• Goal of the exercise: Your task is to reproduce the entries below word for word.

[Start Supplied records]

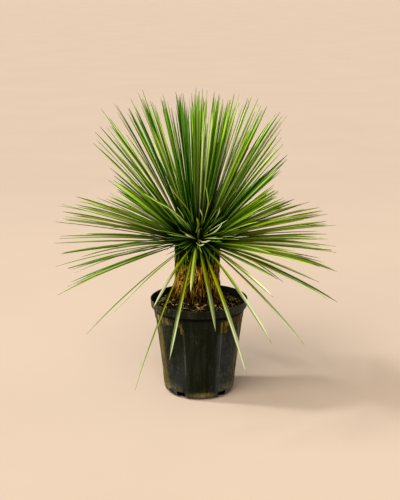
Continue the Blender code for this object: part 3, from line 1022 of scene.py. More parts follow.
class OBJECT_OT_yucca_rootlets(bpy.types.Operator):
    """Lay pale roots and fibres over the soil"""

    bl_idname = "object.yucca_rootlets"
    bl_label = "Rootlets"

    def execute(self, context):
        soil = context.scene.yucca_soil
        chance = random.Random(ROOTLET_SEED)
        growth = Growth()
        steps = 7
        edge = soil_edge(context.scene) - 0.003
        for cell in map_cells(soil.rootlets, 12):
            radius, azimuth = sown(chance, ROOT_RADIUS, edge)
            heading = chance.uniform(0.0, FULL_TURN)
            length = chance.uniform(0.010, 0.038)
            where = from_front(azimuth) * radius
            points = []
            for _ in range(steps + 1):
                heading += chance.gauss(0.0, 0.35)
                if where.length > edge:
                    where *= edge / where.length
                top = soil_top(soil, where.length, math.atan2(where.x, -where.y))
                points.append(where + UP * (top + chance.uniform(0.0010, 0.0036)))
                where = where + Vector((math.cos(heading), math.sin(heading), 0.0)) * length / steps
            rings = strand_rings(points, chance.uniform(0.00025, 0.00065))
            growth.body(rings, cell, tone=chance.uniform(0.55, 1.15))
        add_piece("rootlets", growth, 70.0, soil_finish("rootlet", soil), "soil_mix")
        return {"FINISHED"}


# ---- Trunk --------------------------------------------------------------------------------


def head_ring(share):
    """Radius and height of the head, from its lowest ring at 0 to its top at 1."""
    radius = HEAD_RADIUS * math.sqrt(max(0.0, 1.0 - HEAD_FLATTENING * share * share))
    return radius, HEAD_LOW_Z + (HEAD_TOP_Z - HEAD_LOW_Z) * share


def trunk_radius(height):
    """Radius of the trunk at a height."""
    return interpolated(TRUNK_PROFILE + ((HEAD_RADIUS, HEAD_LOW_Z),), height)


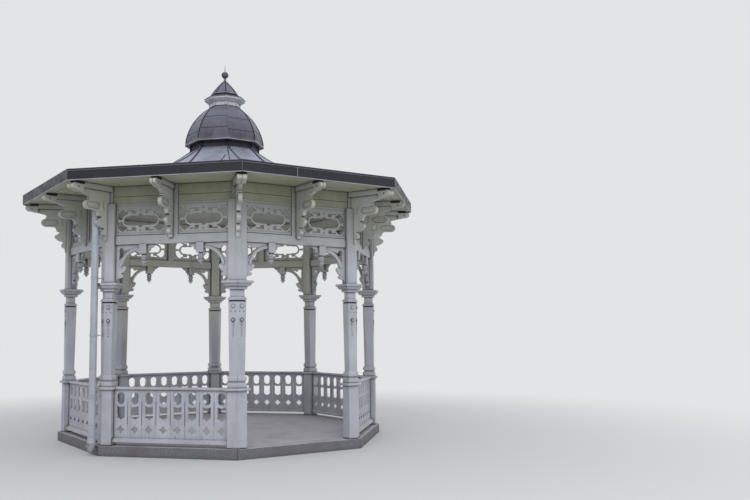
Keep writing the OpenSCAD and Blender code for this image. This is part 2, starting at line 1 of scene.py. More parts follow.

[End Supplied records]

• Written answer:
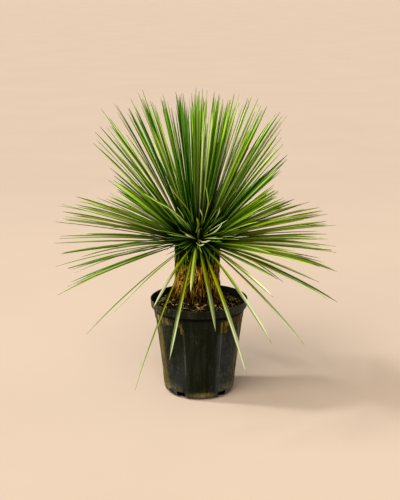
Continue the Blender code for this object: part 3, from line 1022 of scene.py. More parts follow.
class OBJECT_OT_yucca_rootlets(bpy.types.Operator):
    """Lay pale roots and fibres over the soil"""

    bl_idname = "object.yucca_rootlets"
    bl_label = "Rootlets"

    def execute(self, context):
        soil = context.scene.yucca_soil
        chance = random.Random(ROOTLET_SEED)
        growth = Growth()
        steps = 7
        edge = soil_edge(context.scene) - 0.003
        for cell in map_cells(soil.rootlets, 12):
            radius, azimuth = sown(chance, ROOT_RADIUS, edge)
            heading = chance.uniform(0.0, FULL_TURN)
            length = chance.uniform(0.010, 0.038)
            where = from_front(azimuth) * radius
            points = []
            for _ in range(steps + 1):
                heading += chance.gauss(0.0, 0.35)
                if where.length > edge:
                    where *= edge / where.length
                top = soil_top(soil, where.length, math.atan2(where.x, -where.y))
                points.append(where + UP * (top + chance.uniform(0.0010, 0.0036)))
                where = where + Vector((math.cos(heading), math.sin(heading), 0.0)) * length / steps
            rings = strand_rings(points, chance.uniform(0.00025, 0.00065))
            growth.body(rings, cell, tone=chance.uniform(0.55, 1.15))
        add_piece("rootlets", growth, 70.0, soil_finish("rootlet", soil), "soil_mix")
        return {"FINISHED"}


# ---- Trunk --------------------------------------------------------------------------------


def head_ring(share):
    """Radius and height of the head, from its lowest ring at 0 to its top at 1."""
    radius = HEAD_RADIUS * math.sqrt(max(0.0, 1.0 - HEAD_FLATTENING * share * share))
    return radius, HEAD_LOW_Z + (HEAD_TOP_Z - HEAD_LOW_Z) * share


def trunk_radius(height):
    """Radius of the trunk at a height."""
    return interpolated(TRUNK_PROFILE + ((HEAD_RADIUS, HEAD_LOW_Z),), height)


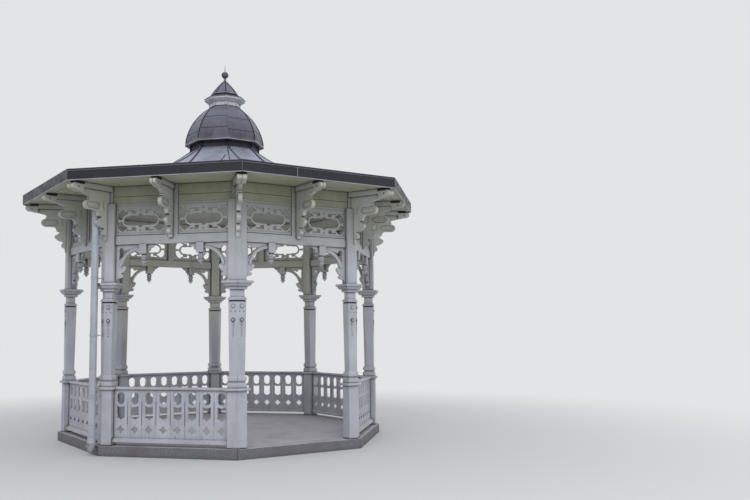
Keep writing the OpenSCAD and Blender code for this image. This is part 2, starting at line 1 of scene.py. More parts follow.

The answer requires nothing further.